Suasana genting yang dialami Nabi Muhammad tentu sangat membutuhkan keteguhan keyakinan atas apa yang telah diperjuangkanya. Maka, Allah Swt memberikan petunjuk melalui suatu peristiwa yang belum pernah dialami oleh beliau sebelumnya, yaitu peristiwa Isra' dan Mi'raj.

Pesan Moral

Dalam konteks kehidupan berbangsa dan bernegara, peringatan Isra' Mi'raj ini dapat dijadikan sebagai modal motivasi oleh para pemimpin dalam mengatasi masalah-masalah kehidupan yang sedang melanda bangsa saat ini. Para pemimpin di negeri ini diharapkan mampu meneladani keteguhan Nabi Muhammad Saw. Apa yang dilakukan Nabi Muhammad sebagai seorang rasul dalam situasi dan kondisi apa pun tetap teguh dalam menjalankan tugasnya untuk mengubah segala keburukan demi kebaikan bangsa.

Melihat realita problem yang melanda bangsa Indonesia sekarang ini, para pemimpin selayaknya mampu mengimplementasikan nilai-nilai yang terkandung dalam spirit perjuangan Nabi Muhammad. Dengan harapan, pemimpin mampu menjalankan sistem tatanegara secara lebih baik penuh rasa cinta dan tanggung jawab terhadap bangsa dan negara.

Meski kita semua mengerti bahwa dalam peringatan Isra' Mi'raj ini, masih banyak kisruh yang menimpa bangsa ini. Sebut saja, masalah korupsi, makelar kasus dan makelar pengadilan yang masih berkecamuk dalam diri bangsa ini. Jika rentetan kasus ini dibiarkan berlarut-larut, lantas, mau dibawa ke mana bangsa ini kalau yang berpendidikan saja, mata batin dan moralitasnya buta atas ulah egonya masing-masing demi kenikmatan keduniawian.

Maka, benar apa yang dikatakan Din Syamsudin (2010), seorang tokoh Muhammadiyah yang menilai bahwa masalah utama bangsa Indonesia adalah buta aksara moral.
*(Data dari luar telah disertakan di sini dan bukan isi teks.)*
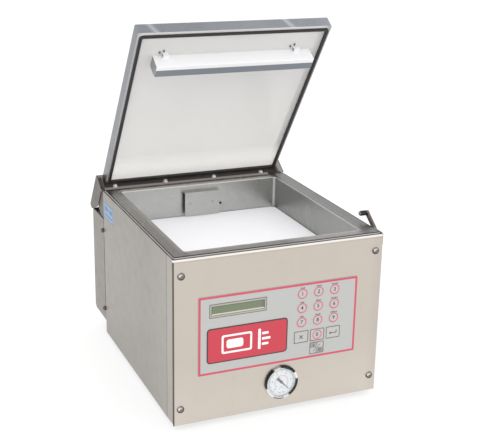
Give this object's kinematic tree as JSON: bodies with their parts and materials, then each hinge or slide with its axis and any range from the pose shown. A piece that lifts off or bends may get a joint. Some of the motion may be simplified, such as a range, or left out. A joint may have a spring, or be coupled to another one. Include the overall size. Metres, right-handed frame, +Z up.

Apa yang dikatakan Din Syamsudin memang bukan tanpa alasan. Buta aksara moralitas yang mendera bangsa ini lebih berbahaya dibandingkan buta aksara huruf Latin dan Arab. Bukan hanya lapisan bawah dan kaum elite, bahkan kaum terdidik juga mengalami buta aksara moral.

Dalam peringatan peristiwa Isra' Mi'raj ini, tentu bukan sekedar berkontemplasi atas kejadian historis masa lalu. Namun, peringatan Isra Mi'raj juga memiliki makna berupa pesan untuk membangun moralitas bangsa. Itulah sebabnya, mengapa 'oleh-oleh' yang dibawa Rasul dari perjalalan Isra' Mi'raj ini adalah berupa kewajiban sholat. Jika digali lebih dalam, terkandung pelbagai makna yang patut kita renungkan dan kita aktualisasi secara bersama-sama dalam mengarungi kehidupan berbangsa dan bernegara.

Pertama, perintah sholat. Sesungguhnya apa yang terkandung dalam sholat bukan sekedar sujud, rukun dan sebagainya. Tetapi, sholat merupakan penyerahan total kepada Allah. Tak ada yang pantas disembah kecuali Allah. Adapun fungsi dari sholat itu sendiri adalah untuk mencegah perbuatan keji dan mungkar. (QS. Al-Ankabut: 5)

Dengan demikian, kita bisa mengukur sejauh mana sholat yang telah kita lakukan selama ini. Apakah dengan melakukan sholat kita masih sering melakukan kemungkaran dan kekejian terhadap orang lain? Apakah kita masih sering melakukan praktik korupsi yang merugikan bangsa? Apakah kita masih mengumbar nafsu demi kepuasan diri kita sendiri? Apabila memang masih demikian, berarti kita belum sepenuhnya mengimplementasikan esensi dari perintah sholat itu sendiri.

Kedua, perlu adanya optimisme dalam mengarungi liku-liku kehidupan. Hidup tidak akan selamanya hitam, penuh dengan kabut. Di sana masih ada secercah sinar yang akan menerangi jagad raya ini. Sebuah sinar yang terpancar dari Allah yang mampu mengobati duka-lara manusia. Artinya, sesusah apa pun dalam perjalanan untuk meraih kebahagiaan, manusia diharapkan tidak terjerumus dalam kubangan pragmatis.

Maka, sangat tepat apabila peringatan Isra' Mi'raj ini dijadikan kontemplasi untuk menghidupkan kembali esensi dari makna sholat. Artinya, sholat tidak hanya menjadi amalan yang kering dan mekanis. Tetapi, bagaimana perintah sholat dijalankan dengan mengimplementasikan esensi dari tujuannya, yakni mampu mencegah hal yang keji dan mungkar. Sehingga, dalam situasi dan kondisi apa pun kiranya moralitas bangsa tetap terjaga dari hal yang berbau pragmatisme.